Whatever, it's good. That was one good that came out of the evil of Prohibition. Looking at its flavors I see it has a Diet Birch Beer. That has so far escaped me. There is also a Diet Raspberry Lime. Yum.
Wow, they have a great lineup of diet pop. They are virtuosi! They have Diet Strawberry, Diet Pomegranate Dry, and Diet Black Cherry. And you would never guess the best one. It is Diet Double Fudge!
The rest of the world is dragging its feet when it comes to diet pop. So much pop is only sugar pop. All I can think is that is what most people drink.

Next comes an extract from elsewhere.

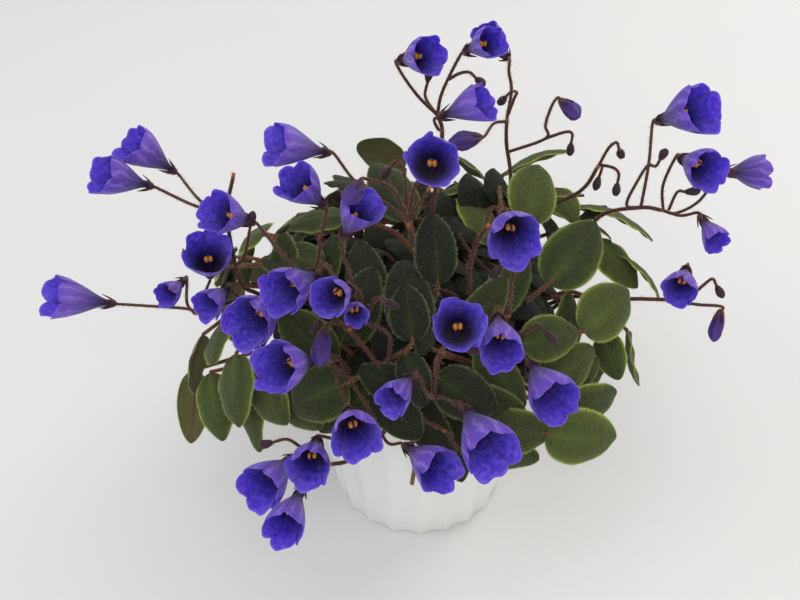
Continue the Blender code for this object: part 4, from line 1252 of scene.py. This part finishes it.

The diet stuff, though, is just as good.
My mom and I hit a few garage sales and here is the purchase that takes the cake (or will, one of these days):
An aluminum cake carrier!
It is Vogue Quality Aluminum Regal Ware, Inc. That is what it says on the bottom. I like to bake cakes for people. I made a spice birthday cake a few weeks ago for my brother Tony and the other day I made a chocolate marshmallow cake for Howard's birthday. I also once soared like an eagle and baked a red velvet cake for my friend Michelle. Here I am presenting it to her...
That was last October. Time sure moves fast. And now, so will my cakes!
I expected my mother to object to the purchase just because the thing is so massive. But she did not! She says it is useful when you have to take a cake somewhere. And she admired the handle which has holes in it for your fingers, like a bowling ball. And the three cool locks that keep the cover in place.
I love how that history is written. They have a timeline! I have a timeline for my Leonard Pennario project and they have a Regal Ware timeline, starting in 1911. Regal is older than Pennario.
In 1976, for instance, Regal produced 5 million canteens for the Boy Scouts of America. That was one of their earliest items, Boy Scout canteens. It is also interesting that no bigger company appears to have bought Regal. It is a privately owned company. Regal has snapped up several other companies along the way.
The family that owns Regal is named Reigle. Cute! There is a great quote from founder James O. Reigle:
"Remember, the past is only a stepping stone into the glorious future."